--- Start of SUPPLIED ENTRIES ---

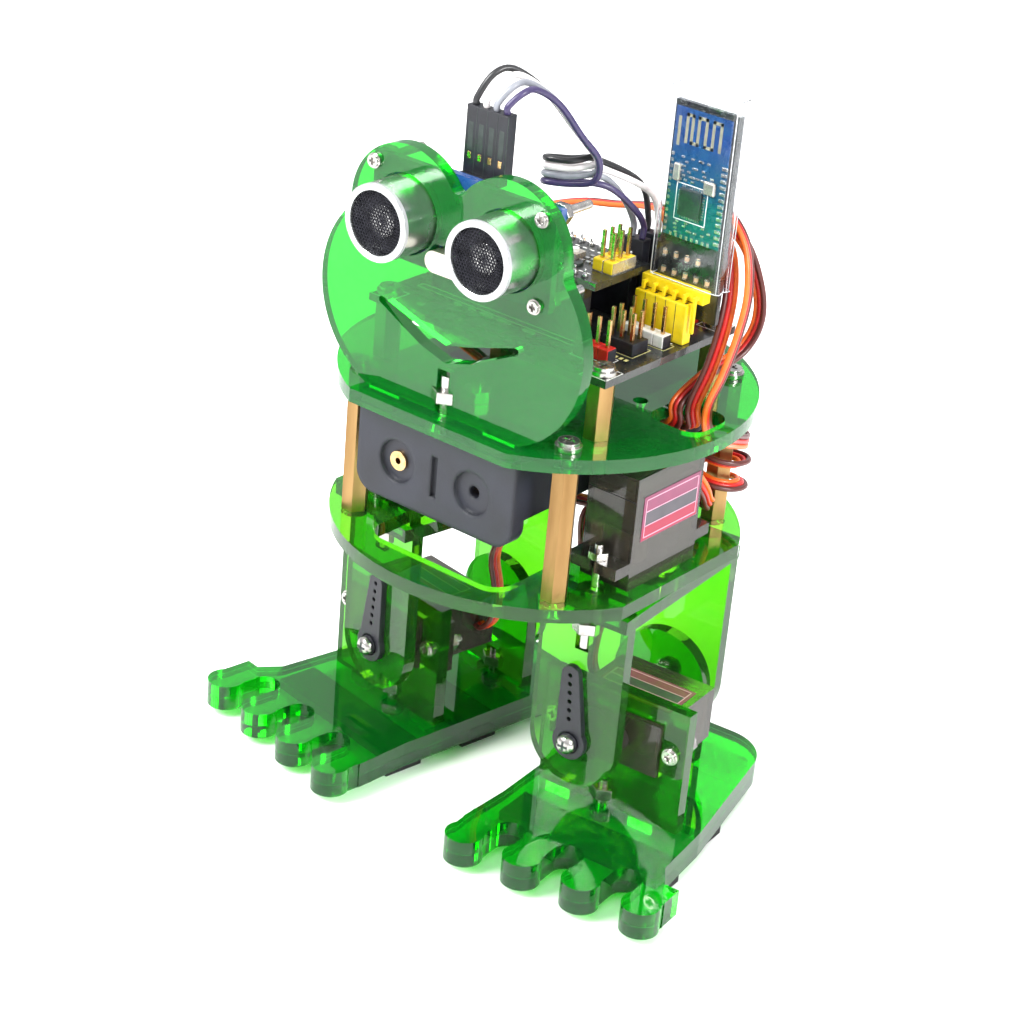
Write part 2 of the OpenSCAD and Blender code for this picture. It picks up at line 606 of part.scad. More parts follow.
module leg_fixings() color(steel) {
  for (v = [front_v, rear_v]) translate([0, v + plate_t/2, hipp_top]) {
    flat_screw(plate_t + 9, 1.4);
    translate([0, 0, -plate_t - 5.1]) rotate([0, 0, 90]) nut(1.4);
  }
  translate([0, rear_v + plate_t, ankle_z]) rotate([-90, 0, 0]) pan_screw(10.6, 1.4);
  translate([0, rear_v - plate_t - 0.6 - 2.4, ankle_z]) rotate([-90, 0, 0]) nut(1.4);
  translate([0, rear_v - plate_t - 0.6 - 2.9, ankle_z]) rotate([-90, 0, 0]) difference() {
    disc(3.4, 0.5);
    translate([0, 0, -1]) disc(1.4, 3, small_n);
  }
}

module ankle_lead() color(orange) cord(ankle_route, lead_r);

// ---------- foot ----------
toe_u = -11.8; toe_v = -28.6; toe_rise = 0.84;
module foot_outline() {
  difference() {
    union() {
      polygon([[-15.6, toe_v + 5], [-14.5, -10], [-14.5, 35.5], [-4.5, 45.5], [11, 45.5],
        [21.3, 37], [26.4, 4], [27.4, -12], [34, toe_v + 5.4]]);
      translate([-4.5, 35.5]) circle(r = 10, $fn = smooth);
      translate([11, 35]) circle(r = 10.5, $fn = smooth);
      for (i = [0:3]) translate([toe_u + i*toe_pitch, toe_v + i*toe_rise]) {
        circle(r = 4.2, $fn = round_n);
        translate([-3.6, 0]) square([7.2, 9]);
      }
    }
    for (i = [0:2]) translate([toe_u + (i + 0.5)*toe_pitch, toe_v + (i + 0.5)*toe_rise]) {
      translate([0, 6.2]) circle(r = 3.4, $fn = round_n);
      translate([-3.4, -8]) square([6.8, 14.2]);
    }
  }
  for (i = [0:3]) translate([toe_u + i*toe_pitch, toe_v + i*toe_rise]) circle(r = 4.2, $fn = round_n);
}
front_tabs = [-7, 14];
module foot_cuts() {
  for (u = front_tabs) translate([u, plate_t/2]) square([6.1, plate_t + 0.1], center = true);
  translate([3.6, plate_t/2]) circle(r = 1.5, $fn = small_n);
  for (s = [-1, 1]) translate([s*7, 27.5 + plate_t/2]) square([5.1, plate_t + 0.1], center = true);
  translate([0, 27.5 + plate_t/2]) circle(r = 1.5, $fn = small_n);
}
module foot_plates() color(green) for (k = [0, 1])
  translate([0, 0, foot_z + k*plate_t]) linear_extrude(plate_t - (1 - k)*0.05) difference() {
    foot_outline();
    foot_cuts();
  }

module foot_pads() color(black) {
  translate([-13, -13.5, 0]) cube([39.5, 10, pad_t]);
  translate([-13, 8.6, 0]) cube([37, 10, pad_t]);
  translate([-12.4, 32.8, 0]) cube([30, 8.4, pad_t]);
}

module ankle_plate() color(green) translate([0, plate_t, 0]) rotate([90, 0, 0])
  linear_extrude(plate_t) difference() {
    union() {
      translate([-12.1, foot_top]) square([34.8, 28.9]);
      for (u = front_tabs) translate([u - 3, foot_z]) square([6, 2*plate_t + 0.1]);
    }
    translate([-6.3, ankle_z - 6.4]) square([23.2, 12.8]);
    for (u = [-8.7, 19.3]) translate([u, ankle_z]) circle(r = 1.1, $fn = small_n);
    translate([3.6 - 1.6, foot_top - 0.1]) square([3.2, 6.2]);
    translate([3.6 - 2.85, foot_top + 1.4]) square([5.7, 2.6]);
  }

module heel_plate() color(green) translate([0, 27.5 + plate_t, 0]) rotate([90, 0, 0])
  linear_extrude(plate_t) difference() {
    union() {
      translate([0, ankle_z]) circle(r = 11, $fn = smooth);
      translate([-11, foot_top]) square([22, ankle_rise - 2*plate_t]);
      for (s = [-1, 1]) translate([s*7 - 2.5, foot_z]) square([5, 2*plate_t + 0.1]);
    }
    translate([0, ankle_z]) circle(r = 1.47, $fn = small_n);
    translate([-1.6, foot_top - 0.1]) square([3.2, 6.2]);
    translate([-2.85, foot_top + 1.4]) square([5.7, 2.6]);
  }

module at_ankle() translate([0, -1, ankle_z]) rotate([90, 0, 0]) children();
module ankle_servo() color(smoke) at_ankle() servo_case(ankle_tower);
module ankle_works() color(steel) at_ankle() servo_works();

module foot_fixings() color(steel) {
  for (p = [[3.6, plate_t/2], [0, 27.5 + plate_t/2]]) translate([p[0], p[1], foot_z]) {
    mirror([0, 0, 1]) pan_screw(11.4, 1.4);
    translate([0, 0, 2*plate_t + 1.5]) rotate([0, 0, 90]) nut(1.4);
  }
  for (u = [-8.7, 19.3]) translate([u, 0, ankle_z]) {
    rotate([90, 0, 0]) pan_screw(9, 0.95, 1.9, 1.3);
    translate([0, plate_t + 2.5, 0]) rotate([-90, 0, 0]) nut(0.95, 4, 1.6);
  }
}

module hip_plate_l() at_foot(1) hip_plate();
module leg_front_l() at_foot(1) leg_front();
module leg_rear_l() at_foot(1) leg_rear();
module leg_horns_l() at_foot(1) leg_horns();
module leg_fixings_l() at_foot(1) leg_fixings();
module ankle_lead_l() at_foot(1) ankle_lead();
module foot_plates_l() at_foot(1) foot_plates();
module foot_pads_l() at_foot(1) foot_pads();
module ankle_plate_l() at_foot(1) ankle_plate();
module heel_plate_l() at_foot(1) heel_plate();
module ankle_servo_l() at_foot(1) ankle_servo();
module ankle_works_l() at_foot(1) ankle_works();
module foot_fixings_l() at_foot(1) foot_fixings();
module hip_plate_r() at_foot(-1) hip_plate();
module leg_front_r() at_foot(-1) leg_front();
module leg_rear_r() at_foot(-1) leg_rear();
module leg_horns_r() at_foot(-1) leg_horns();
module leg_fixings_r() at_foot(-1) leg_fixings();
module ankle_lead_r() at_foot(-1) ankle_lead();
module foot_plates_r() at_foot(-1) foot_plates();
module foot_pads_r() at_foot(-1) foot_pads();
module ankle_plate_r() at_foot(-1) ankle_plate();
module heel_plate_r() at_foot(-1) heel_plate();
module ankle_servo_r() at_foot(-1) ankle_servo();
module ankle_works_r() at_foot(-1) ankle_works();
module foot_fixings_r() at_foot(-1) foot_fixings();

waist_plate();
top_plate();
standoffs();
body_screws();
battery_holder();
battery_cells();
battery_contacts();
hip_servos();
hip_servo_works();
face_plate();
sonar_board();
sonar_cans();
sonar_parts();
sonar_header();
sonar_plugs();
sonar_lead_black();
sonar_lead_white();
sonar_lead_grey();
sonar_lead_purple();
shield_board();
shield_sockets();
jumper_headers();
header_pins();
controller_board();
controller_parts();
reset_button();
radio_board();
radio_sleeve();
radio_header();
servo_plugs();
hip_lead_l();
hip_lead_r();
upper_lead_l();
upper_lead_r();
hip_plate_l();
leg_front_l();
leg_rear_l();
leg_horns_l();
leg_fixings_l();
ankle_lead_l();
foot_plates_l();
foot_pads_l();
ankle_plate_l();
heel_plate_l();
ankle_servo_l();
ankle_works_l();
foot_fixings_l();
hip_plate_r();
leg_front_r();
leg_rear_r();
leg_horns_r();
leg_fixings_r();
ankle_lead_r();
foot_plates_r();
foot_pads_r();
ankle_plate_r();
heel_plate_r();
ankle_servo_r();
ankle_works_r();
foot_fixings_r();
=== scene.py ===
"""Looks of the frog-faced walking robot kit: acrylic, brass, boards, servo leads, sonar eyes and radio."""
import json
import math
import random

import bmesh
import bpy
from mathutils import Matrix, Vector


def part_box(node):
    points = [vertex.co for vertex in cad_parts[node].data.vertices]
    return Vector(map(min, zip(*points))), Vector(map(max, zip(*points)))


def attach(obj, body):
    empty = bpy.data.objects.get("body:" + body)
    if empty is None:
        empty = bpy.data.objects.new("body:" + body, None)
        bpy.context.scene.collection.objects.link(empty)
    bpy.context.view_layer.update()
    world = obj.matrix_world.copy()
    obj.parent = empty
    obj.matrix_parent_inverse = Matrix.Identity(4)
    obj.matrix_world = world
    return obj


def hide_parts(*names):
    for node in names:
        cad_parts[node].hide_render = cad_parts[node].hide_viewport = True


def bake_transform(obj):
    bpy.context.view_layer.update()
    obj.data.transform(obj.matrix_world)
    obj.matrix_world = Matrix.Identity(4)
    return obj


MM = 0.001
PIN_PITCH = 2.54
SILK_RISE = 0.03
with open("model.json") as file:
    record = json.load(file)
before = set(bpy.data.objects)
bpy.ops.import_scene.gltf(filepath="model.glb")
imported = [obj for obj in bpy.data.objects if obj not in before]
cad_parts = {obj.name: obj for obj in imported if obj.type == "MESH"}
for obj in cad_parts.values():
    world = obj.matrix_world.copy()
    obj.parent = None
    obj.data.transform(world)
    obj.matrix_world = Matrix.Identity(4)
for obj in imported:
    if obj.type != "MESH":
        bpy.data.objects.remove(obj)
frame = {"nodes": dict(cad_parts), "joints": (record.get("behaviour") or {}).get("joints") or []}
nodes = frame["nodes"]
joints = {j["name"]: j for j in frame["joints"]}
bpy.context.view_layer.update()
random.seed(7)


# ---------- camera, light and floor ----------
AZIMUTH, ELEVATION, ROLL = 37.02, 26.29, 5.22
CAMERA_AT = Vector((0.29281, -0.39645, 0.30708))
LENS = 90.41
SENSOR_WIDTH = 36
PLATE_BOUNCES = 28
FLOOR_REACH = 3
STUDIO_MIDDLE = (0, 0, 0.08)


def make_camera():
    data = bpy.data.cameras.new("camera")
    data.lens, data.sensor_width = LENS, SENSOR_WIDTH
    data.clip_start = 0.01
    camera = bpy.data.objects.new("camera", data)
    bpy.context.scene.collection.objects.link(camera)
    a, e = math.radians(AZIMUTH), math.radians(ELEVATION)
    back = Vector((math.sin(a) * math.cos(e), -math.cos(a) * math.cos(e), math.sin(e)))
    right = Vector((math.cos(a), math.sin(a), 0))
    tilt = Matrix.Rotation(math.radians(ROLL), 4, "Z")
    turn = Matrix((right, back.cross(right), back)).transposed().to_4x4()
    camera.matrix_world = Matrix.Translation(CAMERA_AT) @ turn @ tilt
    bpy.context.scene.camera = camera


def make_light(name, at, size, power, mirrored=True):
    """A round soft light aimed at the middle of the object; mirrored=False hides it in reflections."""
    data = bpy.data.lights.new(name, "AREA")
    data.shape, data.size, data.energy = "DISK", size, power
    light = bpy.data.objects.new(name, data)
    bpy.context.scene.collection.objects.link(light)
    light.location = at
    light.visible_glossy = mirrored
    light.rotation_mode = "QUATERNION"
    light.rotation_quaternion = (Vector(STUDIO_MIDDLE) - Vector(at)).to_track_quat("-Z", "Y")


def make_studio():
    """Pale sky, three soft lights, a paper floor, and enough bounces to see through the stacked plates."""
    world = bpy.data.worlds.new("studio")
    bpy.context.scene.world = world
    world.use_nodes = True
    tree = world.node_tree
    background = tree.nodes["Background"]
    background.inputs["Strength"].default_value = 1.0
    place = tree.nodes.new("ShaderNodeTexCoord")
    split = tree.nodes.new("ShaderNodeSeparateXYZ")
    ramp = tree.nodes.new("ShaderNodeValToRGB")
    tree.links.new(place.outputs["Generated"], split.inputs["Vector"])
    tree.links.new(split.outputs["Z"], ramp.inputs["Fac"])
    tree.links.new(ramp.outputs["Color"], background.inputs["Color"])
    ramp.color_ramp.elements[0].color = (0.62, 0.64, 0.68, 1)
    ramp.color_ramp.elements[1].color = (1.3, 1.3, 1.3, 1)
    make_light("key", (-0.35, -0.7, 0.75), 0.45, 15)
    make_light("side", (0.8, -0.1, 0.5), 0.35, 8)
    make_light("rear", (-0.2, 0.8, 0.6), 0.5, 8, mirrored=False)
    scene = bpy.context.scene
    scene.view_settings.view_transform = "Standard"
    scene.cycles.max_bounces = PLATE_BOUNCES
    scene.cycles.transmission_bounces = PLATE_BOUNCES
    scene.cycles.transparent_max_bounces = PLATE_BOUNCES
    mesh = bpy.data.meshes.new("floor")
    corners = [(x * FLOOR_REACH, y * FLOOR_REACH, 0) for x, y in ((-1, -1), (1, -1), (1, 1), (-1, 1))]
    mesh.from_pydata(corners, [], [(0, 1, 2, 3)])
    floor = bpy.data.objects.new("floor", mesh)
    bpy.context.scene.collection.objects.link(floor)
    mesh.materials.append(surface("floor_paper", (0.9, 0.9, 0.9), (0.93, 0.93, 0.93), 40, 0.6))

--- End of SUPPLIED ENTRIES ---
--- Start of SUPPLIED ENTRIES ---

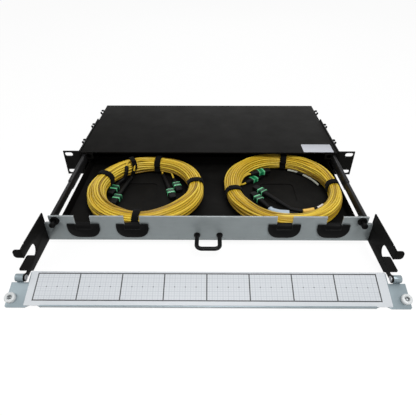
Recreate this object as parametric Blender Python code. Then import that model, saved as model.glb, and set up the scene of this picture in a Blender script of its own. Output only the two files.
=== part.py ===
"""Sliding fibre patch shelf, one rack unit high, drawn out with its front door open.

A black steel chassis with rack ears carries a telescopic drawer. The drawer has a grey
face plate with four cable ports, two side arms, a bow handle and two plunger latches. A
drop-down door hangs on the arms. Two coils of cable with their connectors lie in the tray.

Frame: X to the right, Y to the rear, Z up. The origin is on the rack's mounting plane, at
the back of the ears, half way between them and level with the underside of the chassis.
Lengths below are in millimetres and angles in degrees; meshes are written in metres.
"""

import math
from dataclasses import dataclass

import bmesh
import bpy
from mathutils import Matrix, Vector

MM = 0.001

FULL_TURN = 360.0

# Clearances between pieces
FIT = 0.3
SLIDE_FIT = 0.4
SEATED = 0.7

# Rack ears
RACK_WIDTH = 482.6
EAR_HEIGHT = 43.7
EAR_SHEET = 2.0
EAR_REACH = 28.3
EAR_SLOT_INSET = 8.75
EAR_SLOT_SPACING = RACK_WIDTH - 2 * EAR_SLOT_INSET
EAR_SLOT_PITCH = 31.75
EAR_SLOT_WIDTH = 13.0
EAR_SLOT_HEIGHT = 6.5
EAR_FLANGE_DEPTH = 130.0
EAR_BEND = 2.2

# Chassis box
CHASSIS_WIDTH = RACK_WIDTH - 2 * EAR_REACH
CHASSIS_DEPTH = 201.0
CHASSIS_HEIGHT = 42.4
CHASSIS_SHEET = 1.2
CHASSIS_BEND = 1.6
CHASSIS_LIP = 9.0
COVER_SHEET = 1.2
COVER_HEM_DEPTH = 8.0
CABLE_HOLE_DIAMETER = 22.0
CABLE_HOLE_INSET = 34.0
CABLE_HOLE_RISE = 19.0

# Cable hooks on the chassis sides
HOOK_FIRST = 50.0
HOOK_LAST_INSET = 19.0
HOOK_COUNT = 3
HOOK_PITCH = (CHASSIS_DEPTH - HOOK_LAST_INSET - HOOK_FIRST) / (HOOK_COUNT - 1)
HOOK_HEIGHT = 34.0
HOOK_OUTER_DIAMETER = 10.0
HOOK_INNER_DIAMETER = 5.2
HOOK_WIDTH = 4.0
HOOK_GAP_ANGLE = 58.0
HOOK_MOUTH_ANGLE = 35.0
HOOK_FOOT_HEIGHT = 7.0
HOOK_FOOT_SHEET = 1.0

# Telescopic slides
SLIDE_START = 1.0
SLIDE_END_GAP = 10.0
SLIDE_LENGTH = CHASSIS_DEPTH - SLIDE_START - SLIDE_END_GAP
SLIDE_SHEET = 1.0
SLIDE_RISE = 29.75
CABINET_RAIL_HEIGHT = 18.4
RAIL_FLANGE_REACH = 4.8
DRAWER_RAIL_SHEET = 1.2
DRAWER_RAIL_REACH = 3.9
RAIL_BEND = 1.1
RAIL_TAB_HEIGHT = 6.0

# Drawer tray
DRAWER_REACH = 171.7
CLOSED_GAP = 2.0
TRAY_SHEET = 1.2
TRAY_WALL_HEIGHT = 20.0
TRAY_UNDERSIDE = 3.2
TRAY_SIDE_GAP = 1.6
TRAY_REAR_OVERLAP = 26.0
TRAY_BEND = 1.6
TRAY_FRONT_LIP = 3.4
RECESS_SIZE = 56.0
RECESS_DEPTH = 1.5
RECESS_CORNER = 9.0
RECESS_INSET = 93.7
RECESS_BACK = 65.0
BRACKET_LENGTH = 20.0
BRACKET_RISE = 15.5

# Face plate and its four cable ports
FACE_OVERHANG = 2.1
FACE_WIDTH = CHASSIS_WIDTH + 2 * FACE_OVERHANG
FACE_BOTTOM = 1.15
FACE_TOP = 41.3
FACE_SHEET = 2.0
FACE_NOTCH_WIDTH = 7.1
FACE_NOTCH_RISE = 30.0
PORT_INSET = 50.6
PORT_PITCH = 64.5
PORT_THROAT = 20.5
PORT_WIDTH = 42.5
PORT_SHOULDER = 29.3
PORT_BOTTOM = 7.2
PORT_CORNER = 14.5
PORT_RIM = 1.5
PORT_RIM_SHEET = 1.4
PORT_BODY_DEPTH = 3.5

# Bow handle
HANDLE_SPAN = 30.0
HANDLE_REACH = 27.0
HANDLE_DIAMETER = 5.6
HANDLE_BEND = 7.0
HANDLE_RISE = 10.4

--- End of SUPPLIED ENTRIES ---

In the listing above, find the line with "leg_rear_r();" and the line with "bpy.context.scene.collection.objects.link(empty)", then print exactly those lines and every line between them.

leg_rear_r();
leg_horns_r();
leg_fixings_r();
ankle_lead_r();
foot_plates_r();
foot_pads_r();
ankle_plate_r();
heel_plate_r();
ankle_servo_r();
ankle_works_r();
foot_fixings_r();
=== scene.py ===
"""Looks of the frog-faced walking robot kit: acrylic, brass, boards, servo leads, sonar eyes and radio."""
import json
import math
import random

import bmesh
import bpy
from mathutils import Matrix, Vector


def part_box(node):
    points = [vertex.co for vertex in cad_parts[node].data.vertices]
    return Vector(map(min, zip(*points))), Vector(map(max, zip(*points)))


def attach(obj, body):
    empty = bpy.data.objects.get("body:" + body)
    if empty is None:
        empty = bpy.data.objects.new("body:" + body, None)
        bpy.context.scene.collection.objects.link(empty)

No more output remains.